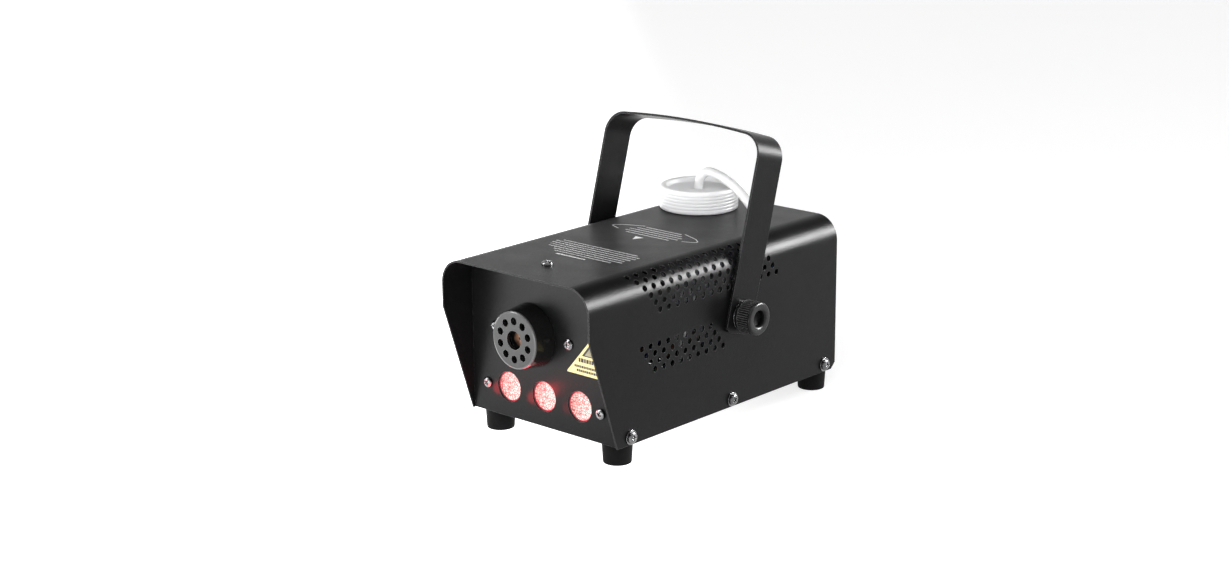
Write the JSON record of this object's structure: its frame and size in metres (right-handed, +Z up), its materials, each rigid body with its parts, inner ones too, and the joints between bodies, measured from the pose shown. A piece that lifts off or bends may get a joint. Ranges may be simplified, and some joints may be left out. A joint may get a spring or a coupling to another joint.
{
  "type": "fog machine",
  "caption": "Compact stage fog machine: vented black sheet-metal hood, heated front nozzle with perforated guard, red lamps, fluid bottle, pump and a tilting carrying yoke.",
  "frame": {"origin": "on the floor, under the middle of the body", "axes": "+Z up; -Y towards the nozzle and lamps; +X to the viewer's right when looking along +Y"},
  "size_m": [0.1586, 0.241, 0.188],
  "materials": {
    "hood_coat": "satin black powder coat",
    "chassis_coat": "satin black powder coat",
    "dark_zinc": "black zinc",
    "rubber_black": "matte",
    "zinc_steel": "zinc plated",
    "yoke_coat": "satin black powder coat",
    "knob_black": "satin",
    "milky_plastic": "translucent milky",
    "cap_white": "translucent white",
    "hose_clear": "translucent tube",
    "brass_parts": "satin",
    "guard_black": "gloss side, satin face",
    "copper_jet": "heat stained",
    "heater_alu": "cast",
    "fibre_sleeve": "woven glass fibre",
    "lamp_lens": "clear, lit red from behind",
    "black_plastic": "matte",
    "sticker_yellow": "printed film",
    "board_green": "solder mask",
    "coil_yellow": "taped winding",
    "fuse_glass": "clear tube"
  },
  "bodies": {
    "body": {"hood": "hood_coat", "chassis": "chassis_coat", "hood_screws": "dark_zinc", "hood_screw_washers": "dark_zinc", "foot_front_left": "rubber_black", "foot_front_right": "rubber_black", "foot_rear_left": "rubber_black", "foot_rear_right": "rubber_black", "foot_screws": "zinc_steel", "rivet_nuts": "zinc_steel", "bottle": "milky_plastic", "bottle_tray": "yoke_coat", "hose_grommet": "rubber_black", "supply_hose": "hose_clear", "hose_filter": "brass_parts", "nozzle_guard": "guard_black", "guard_ring_nut": "zinc_steel", "nozzle_tube": "copper_jet", "heater_block": "heater_alu", "heater_sleeve": "fibre_sleeve", "heater_bracket": "zinc_steel", "heater_standoffs": "brass_parts", "heater_screws": "dark_zinc", "thermostat": "zinc_steel", "feed_tube": "hose_clear", "lamp_lens_left": "lamp_lens", "lamp_lens_middle": "lamp_lens", "lamp_lens_right": "lamp_lens", "lamp_holders": "black_plastic", "lamp_board": "heater_alu", "lamp_bracket": "heater_alu", "panel_screws": "dark_zinc", "warning_sticker": "sticker_yellow", "pump_body": "black_plastic", "pump_coil": "zinc_steel", "pump_mounts": "rubber_black", "control_board": "board_green", "transformer": "coil_yellow", "relay": "black_plastic", "terminal_block": "board_green", "radio_receiver": "board_green", "wiring": "black_plastic", "switch_frame": "black_plastic", "inlet_socket": "black_plastic", "inlet_pins": "brass_parts", "inlet_screws": "dark_zinc"},
    "yoke": {"yoke": "yoke_coat", "yoke_spacers": "rubber_black"},
    "knob_washer_left": {"washer_left": "dark_zinc"},
    "knob_washer_right": {"washer_right": "dark_zinc"},
    "knob_left": {"knob_left": "knob_black", "stud_left": "zinc_steel"},
    "knob_right": {"knob_right": "knob_black", "stud_right": "zinc_steel"},
    "cap_bushing": {"cap_bushing": "cap_white"},
    "cap": {"bottle_cap": "cap_white"},
    "power_paddle": {"switch_paddle": "black_plastic"},
    "fuse_drawer": {"fuse_drawer": "black_plastic", "fuse": "fuse_glass"},
    "pump_plunger": {"pump_plunger": "zinc_steel"}
  },
  "joints": [
    {"name": "yoke_tilt", "type": "hinge", "parent": "body", "child": "yoke", "pos_m": [0, 0.0177, 0.0734], "axis": [1, 0, 0], "range_deg": [-44, 74]},
    {"name": "knob_travel_left", "type": "slide", "parent": "body", "child": "knob_washer_left", "axis": [-1, 0, 0], "range_m": [0, 0.002]},
    {"name": "knob_turn_left", "type": "hinge", "parent": "knob_washer_left", "child": "knob_left", "pos_m": [-0.07, 0.0177, 0.0734], "axis": [-1, 0, 0], "range_deg": [0, 720]},
    {"name": "knob_travel_right", "type": "slide", "parent": "body", "child": "knob_washer_right", "axis": [1, 0, 0], "range_m": [0, 0.002]},
    {"name": "knob_turn_right", "type": "hinge", "parent": "knob_washer_right", "child": "knob_right", "pos_m": [0.07, 0.0177, 0.0734], "axis": [1, 0, 0], "range_deg": [0, 720]},
    {"name": "cap_lift", "type": "slide", "parent": "body", "child": "cap_bushing", "axis": [0, 0, 1], "range_m": [0, 0.003]},
    {"name": "cap_turn", "type": "hinge", "parent": "cap_bushing", "child": "cap", "pos_m": [-0.0257, 0.0832, 0.12], "axis": [0, 0, 1], "range_deg": [0, 360]},
    {"name": "power_rock", "type": "hinge", "parent": "body", "child": "power_paddle", "pos_m": [0.028, 0.1147, 0.0886], "axis": [0, 0, 1], "range_deg": [-18, 0]},
    {"name": "fuse_drawer_slide", "type": "slide", "parent": "body", "child": "fuse_drawer", "axis": [0, 1, 0], "range_m": [0, 0.018]},
    {"name": "pump_stroke", "type": "slide", "parent": "body", "child": "pump_plunger", "axis": [0, 1, 0], "range_m": [-0.002, 0.002], "stiffness_N_per_m": 400}
  ],
  "couplings": [
    {"joint": "knob_turn_left", "follows": "knob_travel_left", "rad_per_m": 6283.2},
    {"joint": "knob_turn_right", "follows": "knob_travel_right", "rad_per_m": 6283.2},
    {"joint": "cap_turn", "follows": "cap_lift", "rad_per_m": 2094.4}
  ]
}
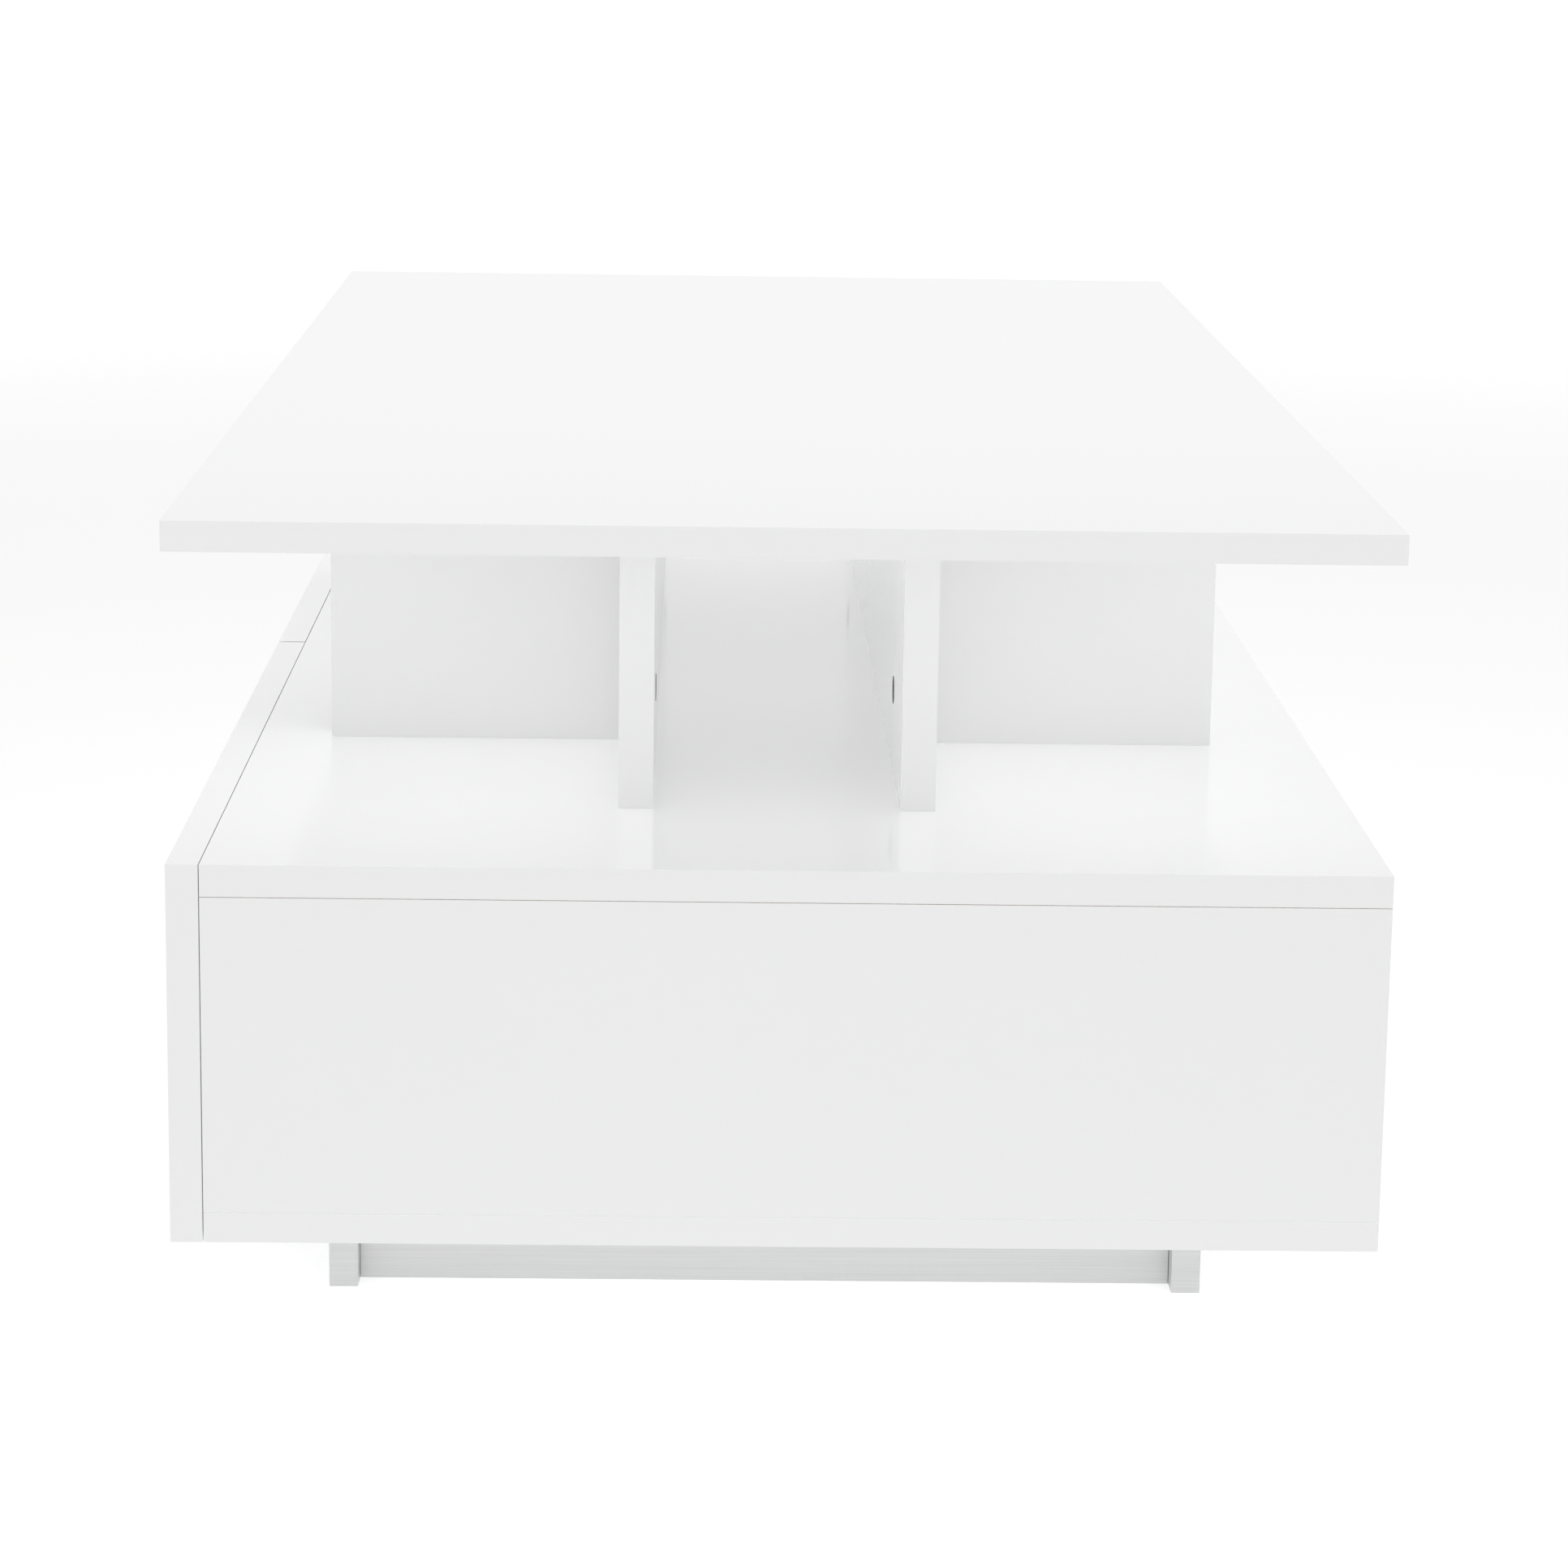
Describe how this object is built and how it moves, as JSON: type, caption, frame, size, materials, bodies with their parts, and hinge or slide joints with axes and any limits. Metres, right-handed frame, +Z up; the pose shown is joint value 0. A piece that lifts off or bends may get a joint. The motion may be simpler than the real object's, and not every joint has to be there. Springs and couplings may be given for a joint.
{
  "type": "lift top coffee table",
  "caption": "Long white gloss coffee table with a raised lift top on crossed panels, push-to-open drawers along one side and a recessed silver plinth.",
  "frame": {"origin": "on the floor, under the middle of the table", "axes": "+Z up, +Y along the length, the drawers open towards -X and the end in the foreground of the picture faces -Y"},
  "size_m": [0.6, 1.2, 0.474],
  "materials": {
    "white_lacquer": "high-gloss white lacquer on board",
    "white_melamine": "matt white melamine board",
    "silver_foil": "satin silver foil on board",
    "plated_steel": "zinc plated",
    "black_steel": "black powder coat",
    "spring_steel": "oiled spring steel",
    "grey_plastic": "moulded",
    "white_plastic": "moulded"
  },
  "bodies": {
    "root": {"back_panel": "white_lacquer", "bottom_board": "white_lacquer", "centre_divider": "white_melamine", "deck_board": "white_lacquer", "end_panel_front": "white_lacquer", "end_panel_rear": "white_lacquer", "lift_base_plate_front": "black_steel", "lift_base_plate_rear": "black_steel", "lift_pin_lower_front": "plated_steel", "lift_pin_lower_rear": "plated_steel", "lift_pin_upper_front": "plated_steel", "lift_pin_upper_rear": "plated_steel", "lift_spring_front": "spring_steel", "lift_spring_rear": "spring_steel", "plinth_cross_front": "silver_foil", "plinth_cross_rear": "silver_foil", "plinth_side_left": "silver_foil", "plinth_side_right": "silver_foil", "push_latch_a_housing": "grey_plastic", "push_latch_b_housing": "grey_plastic", "runner_a_far_outer": "plated_steel", "runner_a_near_outer": "plated_steel", "runner_b_far_outer": "plated_steel", "runner_b_near_outer": "plated_steel", "upright_left": "white_lacquer", "upright_right": "white_lacquer", "wing_front_left": "white_lacquer", "wing_front_right": "white_lacquer", "wing_rear_left": "white_lacquer", "wing_rear_right": "white_lacquer"},
    "drawer_a": {"drawer_a_back": "white_melamine", "drawer_a_bottom": "white_melamine", "drawer_a_front": "white_lacquer", "drawer_a_side_far": "white_melamine", "drawer_a_side_near": "white_melamine", "runner_a_far_inner": "plated_steel", "runner_a_near_inner": "plated_steel"},
    "drawer_b": {"drawer_b_back": "white_melamine", "drawer_b_bottom": "white_melamine", "drawer_b_front": "white_lacquer", "drawer_b_side_far": "white_melamine", "drawer_b_side_near": "white_melamine", "runner_b_far_inner": "plated_steel", "runner_b_near_inner": "plated_steel"},
    "runner_a_middle": {"runner_a_far_middle": "plated_steel", "runner_a_near_middle": "plated_steel"},
    "runner_b_middle": {"runner_b_far_middle": "plated_steel", "runner_b_near_middle": "plated_steel"},
    "push_latch_a_plunger": {"push_latch_a_plunger": "white_plastic"},
    "push_latch_b_plunger": {"push_latch_b_plunger": "white_plastic"},
    "lift_arms_upper": {"lift_arm_upper_front": "black_steel", "lift_arm_upper_rear": "black_steel", "lift_cross_bar": "black_steel"},
    "lift_arms_lower": {"lift_arm_lower_front": "black_steel", "lift_arm_lower_rear": "black_steel"},
    "top": {"lift_bracket_front": "black_steel", "lift_bracket_rear": "black_steel", "top_slab": "white_lacquer"}
  },
  "joints": [
    {"name": "drawer_a_slide", "type": "slide", "parent": "root", "child": "drawer_a", "axis": [-1, 0, 0], "range_m": [0, 0.4]},
    {"name": "runner_a_slide", "type": "slide", "parent": "root", "child": "runner_a_middle", "axis": [-1, 0, 0], "range_m": [0, 0.2]},
    {"name": "push_latch_a_press", "type": "slide", "parent": "root", "child": "push_latch_a_plunger", "axis": [1, 0, 0], "range_m": [0, 0.003], "stiffness_N_per_m": 500},
    {"name": "drawer_b_slide", "type": "slide", "parent": "root", "child": "drawer_b", "axis": [-1, 0, 0], "range_m": [0, 0.4]},
    {"name": "runner_b_slide", "type": "slide", "parent": "root", "child": "runner_b_middle", "axis": [-1, 0, 0], "range_m": [0, 0.2]},
    {"name": "push_latch_b_press", "type": "slide", "parent": "root", "child": "push_latch_b_plunger", "axis": [1, 0, 0], "range_m": [0, 0.003], "stiffness_N_per_m": 500},
    {"name": "lift", "type": "hinge", "parent": "root", "child": "lift_arms_upper", "pos_m": [-0.23499, 0, 0.432], "axis": [0, -1, 0], "range_deg": [0, 110]},
    {"name": "lift_lower_arms", "type": "hinge", "parent": "root", "child": "lift_arms_lower", "pos_m": [-0.2135, 0, 0.39826], "axis": [0, -1, 0], "range_deg": [0, 110]},
    {"name": "top_level", "type": "hinge", "parent": "lift_arms_upper", "child": "top", "pos_m": [-0.12805, 0, 0.38213], "axis": [0, -1, 0], "range_deg": [-110, 0]}
  ],
  "couplings": [
    {"joint": "runner_a_slide", "follows": "drawer_a_slide", "ratio": 0.5},
    {"joint": "runner_b_slide", "follows": "drawer_b_slide", "ratio": 0.5},
    {"joint": "lift_lower_arms", "follows": "lift", "ratio": 1},
    {"joint": "top_level", "follows": "lift", "ratio": -1}
  ]
}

####################

Description of the task>
Using the listing, copy every line where the word "this" shows up.

Complete output>
Write the JSON record of this object's structure: its frame and size in metres (right-handed, +Z up), its materials, each rigid body with its parts, inner ones too, and the joints between bodies, measured from the pose shown. A piece that lifts off or bends may get a joint. Ranges may be simplified, and some joints may be left out. A joint may get a spring or a coupling to another joint.
Describe how this object is built and how it moves, as JSON: type, caption, frame, size, materials, bodies with their parts, and hinge or slide joints with axes and any limits. Metres, right-handed frame, +Z up; the pose shown is joint value 0. A piece that lifts off or bends may get a joint. The motion may be simpler than the real object's, and not every joint has to be there. Springs and couplings may be given for a joint.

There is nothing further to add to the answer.